--- start DATA EXTRACT ---

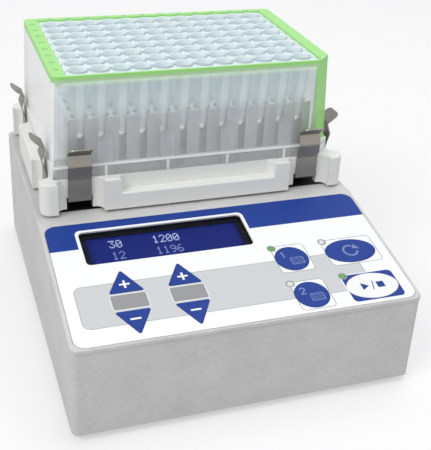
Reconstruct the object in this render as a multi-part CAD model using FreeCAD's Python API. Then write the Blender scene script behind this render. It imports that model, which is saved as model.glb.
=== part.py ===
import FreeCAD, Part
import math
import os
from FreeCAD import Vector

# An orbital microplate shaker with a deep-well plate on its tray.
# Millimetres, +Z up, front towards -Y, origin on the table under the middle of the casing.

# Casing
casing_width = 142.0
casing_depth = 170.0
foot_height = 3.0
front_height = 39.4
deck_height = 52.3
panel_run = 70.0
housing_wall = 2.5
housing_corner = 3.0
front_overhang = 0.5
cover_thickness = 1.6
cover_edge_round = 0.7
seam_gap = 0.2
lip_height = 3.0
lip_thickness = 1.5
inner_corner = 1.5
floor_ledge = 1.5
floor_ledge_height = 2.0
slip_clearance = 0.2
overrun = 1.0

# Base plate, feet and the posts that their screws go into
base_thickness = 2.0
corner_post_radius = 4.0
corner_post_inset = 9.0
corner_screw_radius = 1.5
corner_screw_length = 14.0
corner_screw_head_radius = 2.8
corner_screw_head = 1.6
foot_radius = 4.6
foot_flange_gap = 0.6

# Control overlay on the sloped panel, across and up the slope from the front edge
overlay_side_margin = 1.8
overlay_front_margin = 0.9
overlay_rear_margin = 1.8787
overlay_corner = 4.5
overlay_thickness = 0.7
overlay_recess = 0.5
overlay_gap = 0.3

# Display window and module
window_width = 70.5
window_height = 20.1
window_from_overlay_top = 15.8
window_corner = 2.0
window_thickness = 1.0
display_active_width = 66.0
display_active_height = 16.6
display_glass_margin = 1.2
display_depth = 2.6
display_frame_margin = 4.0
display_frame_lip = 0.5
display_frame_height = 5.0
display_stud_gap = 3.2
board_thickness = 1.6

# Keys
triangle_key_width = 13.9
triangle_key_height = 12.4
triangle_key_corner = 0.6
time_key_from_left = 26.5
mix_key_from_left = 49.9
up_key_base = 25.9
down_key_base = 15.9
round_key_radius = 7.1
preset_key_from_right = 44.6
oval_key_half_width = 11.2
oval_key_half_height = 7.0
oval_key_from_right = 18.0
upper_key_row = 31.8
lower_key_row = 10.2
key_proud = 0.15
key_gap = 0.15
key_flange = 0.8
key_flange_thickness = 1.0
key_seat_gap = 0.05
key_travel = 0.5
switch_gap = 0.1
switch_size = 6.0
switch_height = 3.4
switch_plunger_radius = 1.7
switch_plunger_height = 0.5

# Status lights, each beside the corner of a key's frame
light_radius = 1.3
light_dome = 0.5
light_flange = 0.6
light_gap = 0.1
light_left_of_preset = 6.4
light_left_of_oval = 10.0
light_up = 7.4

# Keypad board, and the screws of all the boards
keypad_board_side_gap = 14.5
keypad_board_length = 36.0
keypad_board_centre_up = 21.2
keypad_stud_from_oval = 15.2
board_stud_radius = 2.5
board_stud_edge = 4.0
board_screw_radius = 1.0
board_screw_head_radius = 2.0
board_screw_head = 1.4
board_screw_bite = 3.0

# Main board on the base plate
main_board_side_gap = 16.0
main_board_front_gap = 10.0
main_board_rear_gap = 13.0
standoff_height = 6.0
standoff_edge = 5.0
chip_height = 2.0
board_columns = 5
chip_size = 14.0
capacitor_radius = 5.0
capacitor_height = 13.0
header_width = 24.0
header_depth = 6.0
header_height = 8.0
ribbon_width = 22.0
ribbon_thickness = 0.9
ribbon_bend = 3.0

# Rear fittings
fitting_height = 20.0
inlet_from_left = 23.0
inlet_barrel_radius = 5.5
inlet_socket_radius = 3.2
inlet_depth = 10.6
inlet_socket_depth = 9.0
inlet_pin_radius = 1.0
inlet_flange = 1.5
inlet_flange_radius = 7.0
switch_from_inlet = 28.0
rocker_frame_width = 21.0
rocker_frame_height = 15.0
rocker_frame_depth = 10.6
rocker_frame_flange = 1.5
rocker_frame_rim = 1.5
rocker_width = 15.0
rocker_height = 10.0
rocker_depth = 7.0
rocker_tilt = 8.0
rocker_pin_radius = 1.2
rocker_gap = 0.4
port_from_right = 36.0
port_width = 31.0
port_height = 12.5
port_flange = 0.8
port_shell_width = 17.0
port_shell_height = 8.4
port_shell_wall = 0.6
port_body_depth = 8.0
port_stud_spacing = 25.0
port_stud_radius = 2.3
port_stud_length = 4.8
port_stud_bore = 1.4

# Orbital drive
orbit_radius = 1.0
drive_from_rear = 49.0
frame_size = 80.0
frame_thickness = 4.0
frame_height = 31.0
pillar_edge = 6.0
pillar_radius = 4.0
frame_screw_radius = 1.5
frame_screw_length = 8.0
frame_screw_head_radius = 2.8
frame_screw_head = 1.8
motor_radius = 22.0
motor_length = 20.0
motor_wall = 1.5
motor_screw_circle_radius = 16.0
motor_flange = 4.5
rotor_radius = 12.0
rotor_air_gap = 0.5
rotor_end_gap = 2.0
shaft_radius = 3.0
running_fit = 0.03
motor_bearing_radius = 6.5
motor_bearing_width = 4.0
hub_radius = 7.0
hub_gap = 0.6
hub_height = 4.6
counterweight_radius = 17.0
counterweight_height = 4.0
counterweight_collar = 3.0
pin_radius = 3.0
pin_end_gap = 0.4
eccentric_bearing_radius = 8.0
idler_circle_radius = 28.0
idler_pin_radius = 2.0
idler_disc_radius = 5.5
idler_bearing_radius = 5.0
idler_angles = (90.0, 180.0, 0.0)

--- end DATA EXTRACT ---

→ **GOAL**
Write each line above out exactly.

→ **CORRECT RESULT**
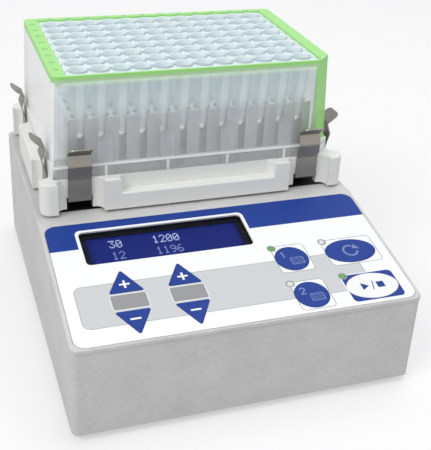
Reconstruct the object in this render as a multi-part CAD model using FreeCAD's Python API. Then write the Blender scene script behind this render. It imports that model, which is saved as model.glb.
=== part.py ===
import FreeCAD, Part
import math
import os
from FreeCAD import Vector

# An orbital microplate shaker with a deep-well plate on its tray.
# Millimetres, +Z up, front towards -Y, origin on the table under the middle of the casing.

# Casing
casing_width = 142.0
casing_depth = 170.0
foot_height = 3.0
front_height = 39.4
deck_height = 52.3
panel_run = 70.0
housing_wall = 2.5
housing_corner = 3.0
front_overhang = 0.5
cover_thickness = 1.6
cover_edge_round = 0.7
seam_gap = 0.2
lip_height = 3.0
lip_thickness = 1.5
inner_corner = 1.5
floor_ledge = 1.5
floor_ledge_height = 2.0
slip_clearance = 0.2
overrun = 1.0

# Base plate, feet and the posts that their screws go into
base_thickness = 2.0
corner_post_radius = 4.0
corner_post_inset = 9.0
corner_screw_radius = 1.5
corner_screw_length = 14.0
corner_screw_head_radius = 2.8
corner_screw_head = 1.6
foot_radius = 4.6
foot_flange_gap = 0.6

# Control overlay on the sloped panel, across and up the slope from the front edge
overlay_side_margin = 1.8
overlay_front_margin = 0.9
overlay_rear_margin = 1.8787
overlay_corner = 4.5
overlay_thickness = 0.7
overlay_recess = 0.5
overlay_gap = 0.3

# Display window and module
window_width = 70.5
window_height = 20.1
window_from_overlay_top = 15.8
window_corner = 2.0
window_thickness = 1.0
display_active_width = 66.0
display_active_height = 16.6
display_glass_margin = 1.2
display_depth = 2.6
display_frame_margin = 4.0
display_frame_lip = 0.5
display_frame_height = 5.0
display_stud_gap = 3.2
board_thickness = 1.6

# Keys
triangle_key_width = 13.9
triangle_key_height = 12.4
triangle_key_corner = 0.6
time_key_from_left = 26.5
mix_key_from_left = 49.9
up_key_base = 25.9
down_key_base = 15.9
round_key_radius = 7.1
preset_key_from_right = 44.6
oval_key_half_width = 11.2
oval_key_half_height = 7.0
oval_key_from_right = 18.0
upper_key_row = 31.8
lower_key_row = 10.2
key_proud = 0.15
key_gap = 0.15
key_flange = 0.8
key_flange_thickness = 1.0
key_seat_gap = 0.05
key_travel = 0.5
switch_gap = 0.1
switch_size = 6.0
switch_height = 3.4
switch_plunger_radius = 1.7
switch_plunger_height = 0.5

# Status lights, each beside the corner of a key's frame
light_radius = 1.3
light_dome = 0.5
light_flange = 0.6
light_gap = 0.1
light_left_of_preset = 6.4
light_left_of_oval = 10.0
light_up = 7.4

# Keypad board, and the screws of all the boards
keypad_board_side_gap = 14.5
keypad_board_length = 36.0
keypad_board_centre_up = 21.2
keypad_stud_from_oval = 15.2
board_stud_radius = 2.5
board_stud_edge = 4.0
board_screw_radius = 1.0
board_screw_head_radius = 2.0
board_screw_head = 1.4
board_screw_bite = 3.0

# Main board on the base plate
main_board_side_gap = 16.0
main_board_front_gap = 10.0
main_board_rear_gap = 13.0
standoff_height = 6.0
standoff_edge = 5.0
chip_height = 2.0
board_columns = 5
chip_size = 14.0
capacitor_radius = 5.0
capacitor_height = 13.0
header_width = 24.0
header_depth = 6.0
header_height = 8.0
ribbon_width = 22.0
ribbon_thickness = 0.9
ribbon_bend = 3.0

# Rear fittings
fitting_height = 20.0
inlet_from_left = 23.0
inlet_barrel_radius = 5.5
inlet_socket_radius = 3.2
inlet_depth = 10.6
inlet_socket_depth = 9.0
inlet_pin_radius = 1.0
inlet_flange = 1.5
inlet_flange_radius = 7.0
switch_from_inlet = 28.0
rocker_frame_width = 21.0
rocker_frame_height = 15.0
rocker_frame_depth = 10.6
rocker_frame_flange = 1.5
rocker_frame_rim = 1.5
rocker_width = 15.0
rocker_height = 10.0
rocker_depth = 7.0
rocker_tilt = 8.0
rocker_pin_radius = 1.2
rocker_gap = 0.4
port_from_right = 36.0
port_width = 31.0
port_height = 12.5
port_flange = 0.8
port_shell_width = 17.0
port_shell_height = 8.4
port_shell_wall = 0.6
port_body_depth = 8.0
port_stud_spacing = 25.0
port_stud_radius = 2.3
port_stud_length = 4.8
port_stud_bore = 1.4

# Orbital drive
orbit_radius = 1.0
drive_from_rear = 49.0
frame_size = 80.0
frame_thickness = 4.0
frame_height = 31.0
pillar_edge = 6.0
pillar_radius = 4.0
frame_screw_radius = 1.5
frame_screw_length = 8.0
frame_screw_head_radius = 2.8
frame_screw_head = 1.8
motor_radius = 22.0
motor_length = 20.0
motor_wall = 1.5
motor_screw_circle_radius = 16.0
motor_flange = 4.5
rotor_radius = 12.0
rotor_air_gap = 0.5
rotor_end_gap = 2.0
shaft_radius = 3.0
running_fit = 0.03
motor_bearing_radius = 6.5
motor_bearing_width = 4.0
hub_radius = 7.0
hub_gap = 0.6
hub_height = 4.6
counterweight_radius = 17.0
counterweight_height = 4.0
counterweight_collar = 3.0
pin_radius = 3.0
pin_end_gap = 0.4
eccentric_bearing_radius = 8.0
idler_circle_radius = 28.0
idler_pin_radius = 2.0
idler_disc_radius = 5.5
idler_bearing_radius = 5.0
idler_angles = (90.0, 180.0, 0.0)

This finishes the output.